Newcomb (Thomas), M.A. son of a worthy clergyman in Herefordshire, and great grandson, by his mother’s side, to the famous Spenser, was born in 1675, and was, for some time educated at Corpus Christi college, Oxford; but we do not find his name among the Graduates. He was afterwards chaplain to the second duke of Richmond, and rector of Stopham in Sussex, in 1734, when he published a translation of “Velleius Paterculus”. For some time before this he lived at Hackney, in rather distressed circumstances. So early as 1718, he was author of an excellent poem, under the title of “Bibliotheca,” which is preserved in the third volume of Nichols’s “Select Collection of Miscellany poems,” and on which Dr.

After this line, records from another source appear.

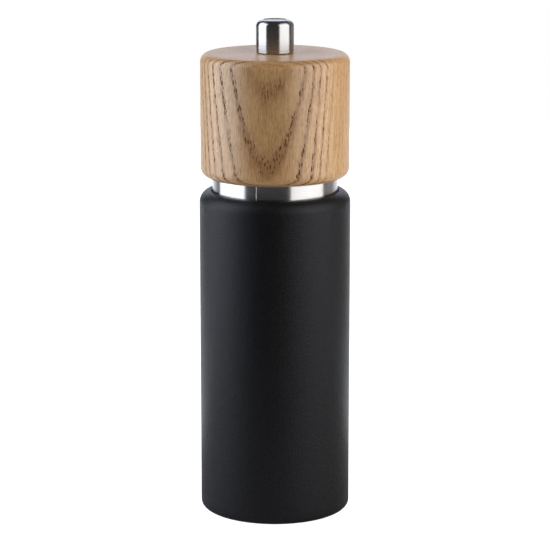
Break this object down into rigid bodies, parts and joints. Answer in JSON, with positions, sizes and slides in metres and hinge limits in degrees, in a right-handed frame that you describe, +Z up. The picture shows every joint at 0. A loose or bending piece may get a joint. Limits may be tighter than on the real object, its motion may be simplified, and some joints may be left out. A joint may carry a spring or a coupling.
{
  "type": "pepper mill",
  "caption": "Tall round hand-turned pepper mill: satin black wooden body, wooden turning head on a steel collar, steel setting knob, ceramic cone grinder in the base.",
  "frame": {"origin": "centre of the round base, in the plane it stands on", "axes": "+Z up along the mill's axis, from the base to the knob; -Y is the front, +X to the right seen from the front; the collar's butt seam lies 17 degrees to the left of the front"},
  "size_m": [0.0546, 0.0546, 0.18],
  "materials": {
    "turned_steel": "turned stainless steel, fine tool lines round the axis",
    "oak": "oiled oak, satin, open pores",
    "brushed_steel": "stainless steel brushed round the axis",
    "black_lacquer": "turned wood under satin black lacquer",
    "brass": "machined",
    "rubber": "moulded",
    "zinc_steel": "zinc plated, satin",
    "screw_steel": "zinc plated, satin",
    "spring_steel": "drawn wire, satin",
    "white_nylon": "moulded, matte",
    "black_plastic": "moulded, fine grain",
    "ceramic": "sintered, satin"
  },
  "bodies": {
    "body": {"mill_body": "black_lacquer", "glide_ring": "white_nylon", "grinder_housing": "black_plastic", "stator_ring": "ceramic", "stator_retainer": "black_plastic", "housing_screws": "screw_steel"},
    "drive_bush": {"thrust_bush": "white_nylon", "grinder_spring": "spring_steel"},
    "spindle": {"spindle": "zinc_steel", "spindle_clip": "spring_steel", "spring_washer": "zinc_steel", "rotor_carrier": "black_plastic", "grinder_rotor": "ceramic", "rotor_washer": "zinc_steel", "rotor_screw": "screw_steel"},
    "head": {"head": "oak", "head_collar": "brushed_steel", "drive_plate": "zinc_steel", "drive_plate_screws": "screw_steel"},
    "friction_ring": {"knob_friction_ring": "rubber"},
    "knob": {"knob": "turned_steel", "knob_thread_insert": "brass"}
  },
  "joints": [
    {"name": "grind_turn", "type": "hinge", "parent": "body", "child": "drive_bush", "pos_m": [0, 0, 0.03], "axis": [0, 0, 1], "continuous": true},
    {"name": "spindle_slide", "type": "slide", "parent": "drive_bush", "child": "spindle", "axis": [0, 0, 1], "range_m": [-0.002, 0], "deforming": ["grinder_spring"]},
    {"name": "head_lift", "type": "slide", "parent": "drive_bush", "child": "head", "axis": [0, 0, 1], "range_m": [0, 0.07]},
    {"name": "knob_turn", "type": "hinge", "parent": "head", "child": "friction_ring", "pos_m": [0, 0, 0.17], "axis": [0, 0, 1], "range_deg": [0, 720]},
    {"name": "knob_lift", "type": "slide", "parent": "friction_ring", "child": "knob", "axis": [0, 0, 1], "range_m": [0, 0.02]}
  ],
  "couplings": [
    {"joint": "knob_turn", "follows": "spindle_slide", "rad_per_m": -6283.2}
  ]
}
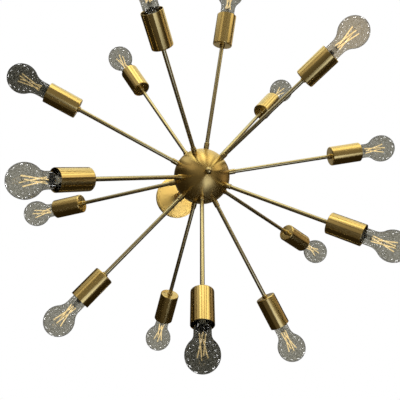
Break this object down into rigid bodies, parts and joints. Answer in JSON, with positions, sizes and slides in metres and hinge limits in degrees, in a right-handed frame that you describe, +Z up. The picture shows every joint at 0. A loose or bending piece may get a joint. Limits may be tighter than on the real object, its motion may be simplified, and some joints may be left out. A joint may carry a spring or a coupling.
{
  "type": "chandelier",
  "caption": "Sputnik ceiling chandelier: straight arms radiate from a round hub on a rigid stem, each ending in a cylindrical cup that holds a clear round filament bulb.",
  "frame": {"origin": "centre of the canopy in the plane of the ceiling, midway between the two screw slots of the crossbar", "axes": "+Z up into the ceiling, +X along the crossbar, so the whole light hangs below z = 0"},
  "size_m": [0.853, 0.8523, 0.6619],
  "materials": {
    "brass": "satin lacquered aged brass",
    "steel": "zinc plated",
    "holder": "matt black moulded",
    "lamp": "clear glass"
  },
  "bodies": {
    "canopy": {"crossbar": "steel", "canopy_studs": "steel", "ball_nuts": "brass", "ground_screw": "steel", "canopy": "brass"},
    "swivel": {"swivel_yoke": "brass", "swivel_washer": "brass", "swivel_lock_nut": "steel", "swivel_screw": "brass"},
    "chandelier": {"swivel_tongue": "brass", "stem": "brass", "hub_coupler": "brass", "hub_upper_shell": "brass", "hub_lower_shell": "brass", "hub_rod": "steel", "hub_rod_nut": "steel", "finial": "brass", "arm_collars": "brass", "arm_nuts": "steel", "lower_arm_rods": "brass", "middle_arm_rods": "brass", "upper_arm_rods": "brass", "cup_ferrules": "brass", "cup_nuts": "steel", "lampholders": "holder", "lower_cup_1": "brass", "lower_cup_2": "brass", "lower_cup_3": "brass", "lower_cup_4": "brass", "lower_cup_5": "brass", "middle_cup_1": "brass", "middle_cup_2": "brass", "middle_cup_3": "brass", "middle_cup_4": "brass", "middle_cup_5": "brass", "upper_cup_1": "brass", "upper_cup_2": "brass", "upper_cup_3": "brass", "upper_cup_4": "brass", "upper_cup_5": "brass"},
    "lower_lamp_1": {"lower_bulb_1": "lamp"},
    "lower_lamp_2": {"lower_bulb_2": "lamp"},
    "lower_lamp_3": {"lower_bulb_3": "lamp"},
    "lower_lamp_4": {"lower_bulb_4": "lamp"},
    "lower_lamp_5": {"lower_bulb_5": "lamp"},
    "middle_lamp_1": {"middle_bulb_1": "lamp"},
    "middle_lamp_2": {"middle_bulb_2": "lamp"},
    "middle_lamp_3": {"middle_bulb_3": "lamp"},
    "middle_lamp_4": {"middle_bulb_4": "lamp"},
    "middle_lamp_5": {"middle_bulb_5": "lamp"},
    "upper_lamp_1": {"upper_bulb_1": "lamp"},
    "upper_lamp_2": {"upper_bulb_2": "lamp"},
    "upper_lamp_3": {"upper_bulb_3": "lamp"},
    "upper_lamp_4": {"upper_bulb_4": "lamp"},
    "upper_lamp_5": {"upper_bulb_5": "lamp"}
  },
  "joints": [
    {"name": "canopy_turn", "type": "hinge", "parent": "canopy", "child": "swivel", "pos_m": [0, 0, -0.0469], "axis": [0, 0, 1], "range_deg": [-170, 170]},
    {"name": "stem_tilt", "type": "hinge", "parent": "swivel", "child": "chandelier", "pos_m": [0, 0, -0.0469], "axis": [1, 0, 0], "range_deg": [-30, 30]},
    {"name": "lower_lamp_1_out", "type": "slide", "parent": "chandelier", "child": "lower_lamp_1", "axis": [0.4755, 0.6545, -0.5878], "range_m": [0, 0.03]},
    {"name": "lower_lamp_2_out", "type": "slide", "parent": "chandelier", "child": "lower_lamp_2", "axis": [-0.475, 0.642, -0.6018], "range_m": [0, 0.03]},
    {"name": "lower_lamp_3_out", "type": "slide", "parent": "chandelier", "child": "lower_lamp_3", "axis": [-0.7649, -0.2634, -0.5878], "range_m": [0, 0.03]},
    {"name": "lower_lamp_4_out", "type": "slide", "parent": "chandelier", "child": "lower_lamp_4", "axis": [0.0213, -0.8138, -0.5807], "range_m": [0, 0.03]},
    {"name": "lower_lamp_5_out", "type": "slide", "parent": "chandelier", "child": "lower_lamp_5", "axis": [0.7694, -0.25, -0.5878], "range_m": [0, 0.03]},
    {"name": "middle_lamp_1_out", "type": "slide", "parent": "chandelier", "child": "middle_lamp_1", "axis": [0.0087, 0.9945, -0.1045], "range_m": [0, 0.03]},
    {"name": "middle_lamp_2_out", "type": "slide", "parent": "chandelier", "child": "middle_lamp_2", "axis": [-0.9474, 0.3078, -0.0872], "range_m": [0, 0.03]},
    {"name": "middle_lamp_3_out", "type": "slide", "parent": "chandelier", "child": "middle_lamp_3", "axis": [-0.5855, -0.8059, -0.0872], "range_m": [0, 0.03]},
    {"name": "middle_lamp_4_out", "type": "slide", "parent": "chandelier", "child": "middle_lamp_4", "axis": [0.5877, -0.8089, -0.0175], "range_m": [0, 0.03]},
    {"name": "middle_lamp_5_out", "type": "slide", "parent": "chandelier", "child": "middle_lamp_5", "axis": [0.9474, 0.3078, -0.0872], "range_m": [0, 0.03]},
    {"name": "upper_lamp_1_out", "type": "slide", "parent": "chandelier", "child": "upper_lamp_1", "axis": [0.5362, 0.7116, 0.454], "range_m": [0, 0.03]},
    {"name": "upper_lamp_2_out", "type": "slide", "parent": "chandelier", "child": "upper_lamp_2", "axis": [-0.526, 0.724, 0.4462], "range_m": [0, 0.03]},
    {"name": "upper_lamp_3_out", "type": "slide", "parent": "chandelier", "child": "upper_lamp_3", "axis": [-0.8558, -0.2617, 0.4462], "range_m": [0, 0.03]},
    {"name": "upper_lamp_4_out", "type": "slide", "parent": "chandelier", "child": "upper_lamp_4", "axis": [-0.0157, -0.8987, 0.4384], "range_m": [0, 0.03]},
    {"name": "upper_lamp_5_out", "type": "slide", "parent": "chandelier", "child": "upper_lamp_5", "axis": [0.8682, -0.2326, 0.4384], "range_m": [0, 0.03]}
  ]
}
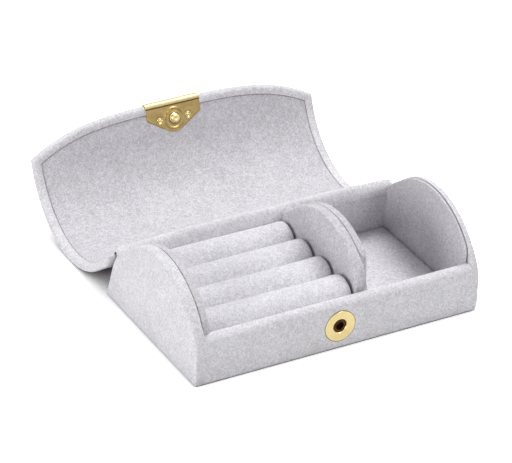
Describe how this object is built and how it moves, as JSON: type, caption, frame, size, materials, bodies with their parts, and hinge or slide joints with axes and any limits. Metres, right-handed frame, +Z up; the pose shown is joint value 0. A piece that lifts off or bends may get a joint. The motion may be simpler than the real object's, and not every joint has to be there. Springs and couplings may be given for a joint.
{
  "type": "jewelry armoire",
  "caption": "Small half-barrel jewellery box in pale suede with a padded swing lid, press-stud clasp, ring rolls and one open compartment.",
  "frame": {"origin": "centre of the base's flat underside, on the surface that the box stands on", "axes": "+X along the length towards the open compartment, +Y from the front wall to the hinge, +Z up"},
  "size_m": [0.167, 0.1863, 0.0516],
  "materials": {
    "outer_suede": "pale lilac-grey microfibre suede",
    "lining_suede": "pale lilac-grey microfibre suede",
    "greyboard": "raw grey bookbinding board",
    "foam": "polyurethane foam",
    "brass": "pale polished brass"
  },
  "bodies": {
    "base": {"underside_cover": "outer_suede", "base_board": "greyboard", "left_end_cover": "outer_suede", "left_end_board": "greyboard", "left_end_lining": "lining_suede", "right_end_cover": "outer_suede", "right_end_board": "greyboard", "right_end_lining": "lining_suede", "front_wall_cover": "outer_suede", "front_wall_board": "greyboard", "front_wall_foam": "foam", "back_wall_cover": "outer_suede", "back_wall_board": "greyboard", "back_wall_foam": "foam", "back_wall_lining": "lining_suede", "ring_tray": "lining_suede", "floor_lining": "lining_suede", "divider_left_cover": "lining_suede", "divider_left_board": "greyboard", "divider_right_cover": "lining_suede", "divider_right_board": "greyboard", "ring_roll_1": "lining_suede", "ring_roll_2": "lining_suede", "ring_roll_3": "lining_suede", "ring_roll_4": "lining_suede", "ring_roll_core_1": "foam", "ring_roll_core_2": "foam", "ring_roll_core_3": "foam", "ring_roll_core_4": "foam", "snap_ring": "brass", "snap_socket": "brass", "snap_spring": "brass", "snap_washer": "brass"},
    "lid": {"hinge_strip": "outer_suede", "lid_cover": "outer_suede", "lid_board": "greyboard", "lid_lining": "lining_suede"},
    "flap": {"flap_cover": "outer_suede", "flap_board": "greyboard", "flap_lining": "lining_suede", "clasp_plate": "brass", "clasp_rivets": "brass", "snap_stud": "brass", "stud_cap": "brass"}
  },
  "joints": [
    {"name": "lid_hinge", "type": "hinge", "parent": "base", "child": "lid", "pos_m": [0, 0.039, 0.0284], "axis": [1, 0, 0], "range_deg": [0, 180.7]},
    {"name": "flap_bend", "type": "hinge", "parent": "lid", "child": "flap", "pos_m": [0, 0.12787, 0.03421], "axis": [1, 0, 0], "range_deg": [0, 18], "stiffness_Nm_per_rad": 0.02}
  ]
}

Warton thinks Pope must have formed his goddess Dulness, in the “Dunciad.” Besides the many productions of Dr. Newcomb reprinted in that collection, he was author of several poems of merit; particularly of “The last Judgment of Men and Angels, in twelve books, after the manner of Milton,” 1723, folio, adorned with a fine metzotinto portrait; of another, “To her late majesty queen Anne, upon the Peace of Utrecht;” “An Ode to the memory of Mr. Rowe;” and another, “To the memory of the countess of Berkeley.” He also translated several of Addison’s Latin poems, and Philips’s “Ode to Mr. St. John.”

Dr. Newcomb died probably about 1766, in which year his library was sold, and when he must have been in his ninety-first year.